--- Begin ---
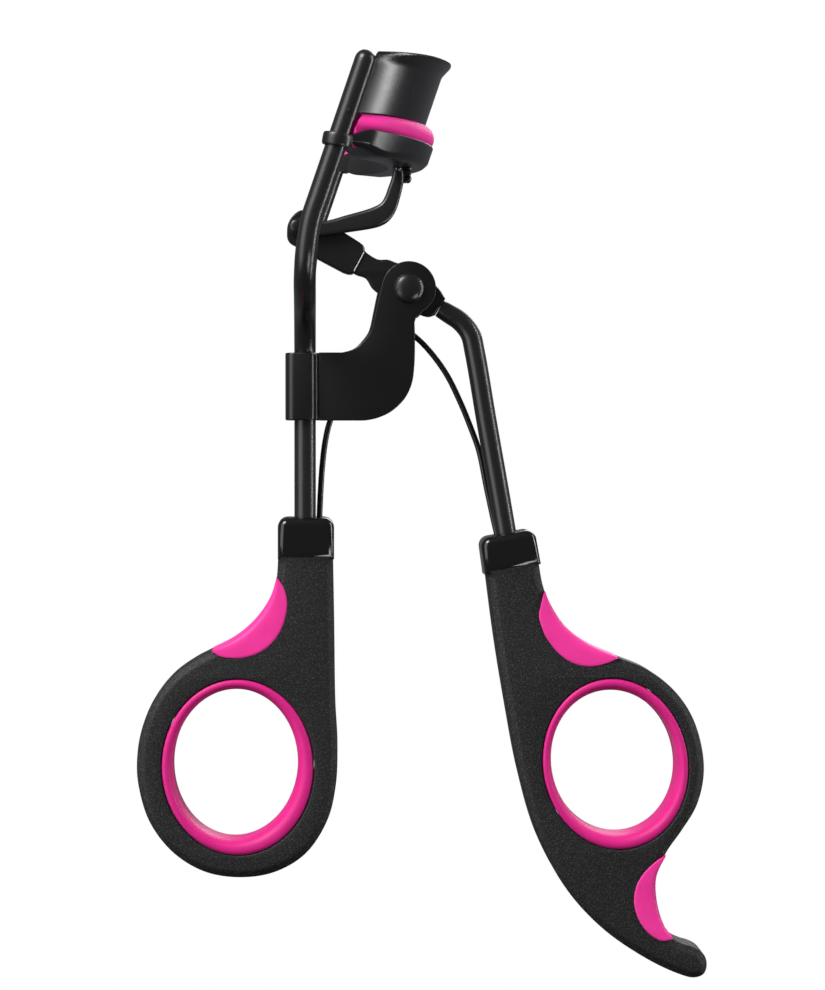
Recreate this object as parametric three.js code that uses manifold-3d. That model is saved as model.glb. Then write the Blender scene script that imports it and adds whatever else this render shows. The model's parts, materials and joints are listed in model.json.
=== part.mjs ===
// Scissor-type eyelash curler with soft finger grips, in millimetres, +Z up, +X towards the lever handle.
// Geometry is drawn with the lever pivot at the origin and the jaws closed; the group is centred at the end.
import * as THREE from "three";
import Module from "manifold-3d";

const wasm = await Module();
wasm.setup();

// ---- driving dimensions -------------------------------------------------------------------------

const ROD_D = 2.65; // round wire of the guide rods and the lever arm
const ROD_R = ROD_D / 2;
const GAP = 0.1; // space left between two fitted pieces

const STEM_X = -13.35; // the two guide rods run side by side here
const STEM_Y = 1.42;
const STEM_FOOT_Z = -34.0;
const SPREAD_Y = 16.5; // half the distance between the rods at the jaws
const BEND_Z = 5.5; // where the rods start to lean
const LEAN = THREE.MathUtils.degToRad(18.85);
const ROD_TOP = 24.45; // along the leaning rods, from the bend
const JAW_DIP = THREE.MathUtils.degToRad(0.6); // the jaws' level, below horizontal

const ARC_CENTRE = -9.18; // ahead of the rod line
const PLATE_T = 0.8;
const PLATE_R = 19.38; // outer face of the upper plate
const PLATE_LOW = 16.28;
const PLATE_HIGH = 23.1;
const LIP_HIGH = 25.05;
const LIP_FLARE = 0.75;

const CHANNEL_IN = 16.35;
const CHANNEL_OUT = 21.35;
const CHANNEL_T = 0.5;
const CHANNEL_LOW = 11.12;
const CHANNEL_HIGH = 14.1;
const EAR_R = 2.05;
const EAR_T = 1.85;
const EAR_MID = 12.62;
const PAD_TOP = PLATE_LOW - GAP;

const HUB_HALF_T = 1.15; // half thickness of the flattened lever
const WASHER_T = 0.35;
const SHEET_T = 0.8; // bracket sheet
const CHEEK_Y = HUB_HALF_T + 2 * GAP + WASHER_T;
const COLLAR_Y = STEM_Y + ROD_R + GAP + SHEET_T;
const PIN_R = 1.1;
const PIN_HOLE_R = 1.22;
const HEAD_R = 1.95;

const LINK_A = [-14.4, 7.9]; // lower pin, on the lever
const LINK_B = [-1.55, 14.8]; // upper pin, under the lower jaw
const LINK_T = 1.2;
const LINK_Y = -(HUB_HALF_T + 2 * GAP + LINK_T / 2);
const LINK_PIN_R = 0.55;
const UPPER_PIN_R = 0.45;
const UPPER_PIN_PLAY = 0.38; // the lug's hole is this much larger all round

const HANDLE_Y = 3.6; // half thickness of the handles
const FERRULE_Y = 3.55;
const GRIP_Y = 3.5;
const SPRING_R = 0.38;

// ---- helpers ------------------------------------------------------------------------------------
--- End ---
Given instruction ▸ Write out, unaltered, the lines from the opening of the listing through the line that includes "const JAW_DIP = THREE.MathUtils.degToRad(0.6);".

Result below ▸
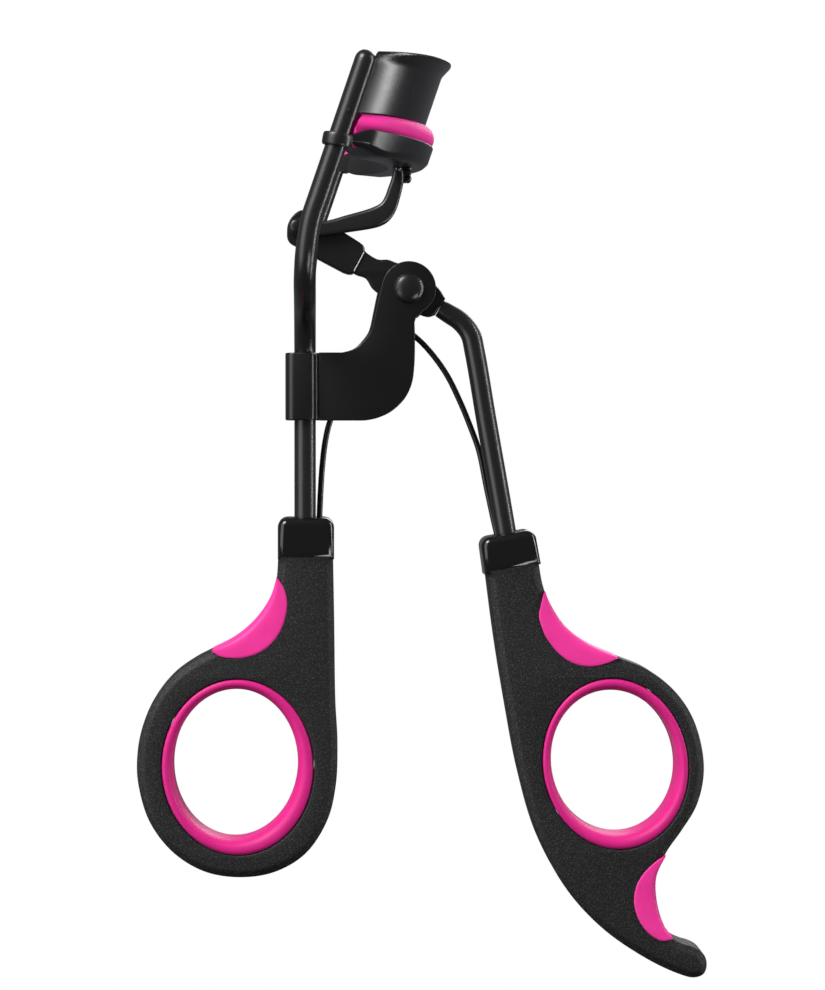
Recreate this object as parametric three.js code that uses manifold-3d. That model is saved as model.glb. Then write the Blender scene script that imports it and adds whatever else this render shows. The model's parts, materials and joints are listed in model.json.
=== part.mjs ===
// Scissor-type eyelash curler with soft finger grips, in millimetres, +Z up, +X towards the lever handle.
// Geometry is drawn with the lever pivot at the origin and the jaws closed; the group is centred at the end.
import * as THREE from "three";
import Module from "manifold-3d";

const wasm = await Module();
wasm.setup();

// ---- driving dimensions -------------------------------------------------------------------------

const ROD_D = 2.65; // round wire of the guide rods and the lever arm
const ROD_R = ROD_D / 2;
const GAP = 0.1; // space left between two fitted pieces

const STEM_X = -13.35; // the two guide rods run side by side here
const STEM_Y = 1.42;
const STEM_FOOT_Z = -34.0;
const SPREAD_Y = 16.5; // half the distance between the rods at the jaws
const BEND_Z = 5.5; // where the rods start to lean
const LEAN = THREE.MathUtils.degToRad(18.85);
const ROD_TOP = 24.45; // along the leaning rods, from the bend
const JAW_DIP = THREE.MathUtils.degToRad(0.6); // the jaws' level, below horizontal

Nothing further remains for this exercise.